In mid-2014, during training flights off the coast of Virginia Beach, Virginia, F/A-18 pilot and U.S. Navy Lieutenant Ryan Graves began to notice something strange. The radar returns looked off—phantom blips moving with unfathomable speed and precision. At first he dismissed it as a glitch. But then the anomalies returned, recorded by the fighter jets’ sophisticated sensors. They would hover in place—and then dart away at supersonic speeds. They were recorded from the ocean’s surface to 40,000 feet.

“Sometimes stationary—0.0 Mach. Other times 250 to 350 knots.... Sometimes even supersonic—1.1 to 1.2 Mach. All altitudes.
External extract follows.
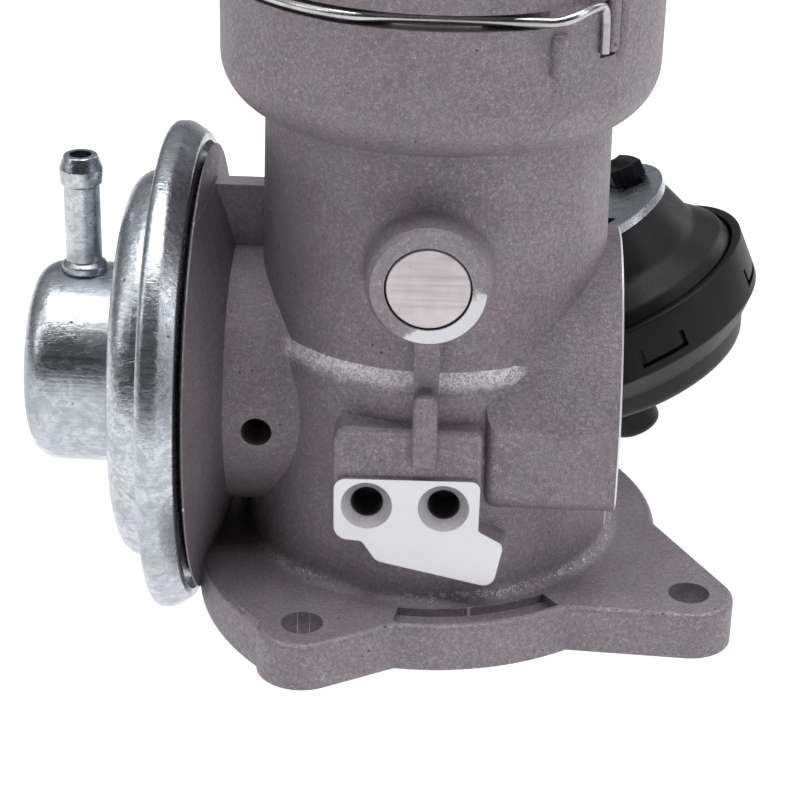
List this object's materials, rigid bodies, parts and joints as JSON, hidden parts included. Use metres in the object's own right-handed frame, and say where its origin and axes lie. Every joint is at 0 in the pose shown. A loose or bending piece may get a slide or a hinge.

And always over the ocean,” Graves says.

After appearing only as glitches on the jets’ radar, the objects on one occasion finally came into view. Graves reported seeing a dark gray or black cube inside a clear sphere, between five and 15 feet in diameter, coming within 50 feet of their jets. “That was the turning point,” Graves says. “We started treating it as a safety issue.”

Over the next year, Graves’s squadron recorded sightings of unidentified objects almost daily. Sometimes the objects flew in loose formations. Other times they traveled alone. They had no exhaust, no visible propulsion, no wings. Sometimes the object would rotate in place; others vanished when approached. As it turned out, pilots stationed off the West Coast—on missions aboard the USS Nimitz, the USS Princeton, and other carriers—had been experiencing similar things for years.

Some of these craft—now classified as UAPs (unidentified anomalous phenomena)—appeared to be capable of transmedium travel, meaning they are able to move from air to sea without slowing, splashing, or emitting heat. They challenged every assumption held by aerospace engineers and radar operators.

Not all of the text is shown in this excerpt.